The group has continually pushed for authorities to have an open process where the sand, air and water at the park are properly tested to determine the extent of the asbestos threat at the state's most-visited park, although attendance has been slipping the last few years.

In May 2000, the Illinois DNR, Environmental Protection Agency and Department of Public Health committed to a regular program of picking up asbestos debris from the six-mile beach, producing a flier to inform the public and creating display cases that showed various examples of what asbestos-containing material looked like so visitors could avoid it and if they saw it, alert park authorities.

The fliers were discontinued because of printing costs and the display cases also disappeared.
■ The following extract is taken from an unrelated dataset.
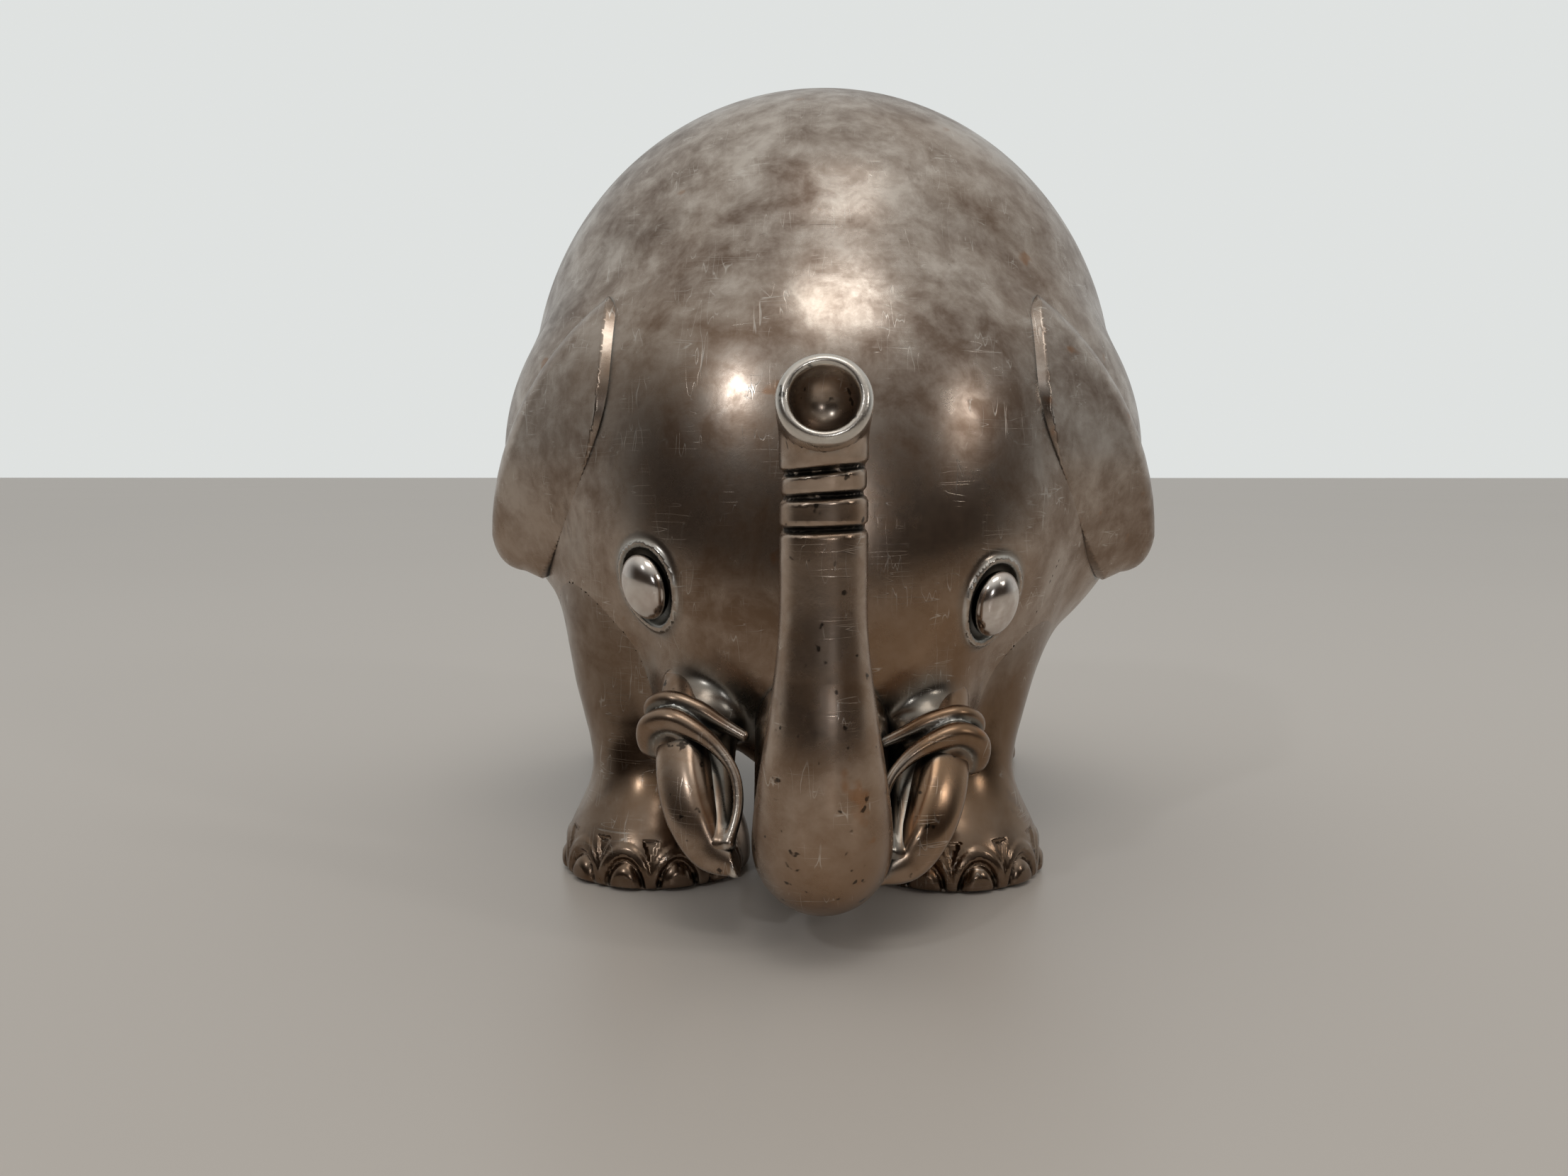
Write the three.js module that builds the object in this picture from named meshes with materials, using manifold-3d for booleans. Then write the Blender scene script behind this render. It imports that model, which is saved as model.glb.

"Yet when the state reneges on those commitments and Dunesland seeks to fill that gap with an informational flier, prepared by a certified asbestos expert, that is based on and quotes extensively from asbestos warnings from state and federal agencies, our fliers are banned without any explanation to us," said Paul Kakuris, Dunesland president.

"It is not only a high-handed outrage and a threat to the public's health, but it is also another effort by state officials to cover-up the role they played in the pollution at the park's beaches," he said.

Some of the sand used for beach nourishment was dredged from areas near the Johns Manville Superfund site in Waukegan and the Midwest Generation power plant, which abuts the Manville site.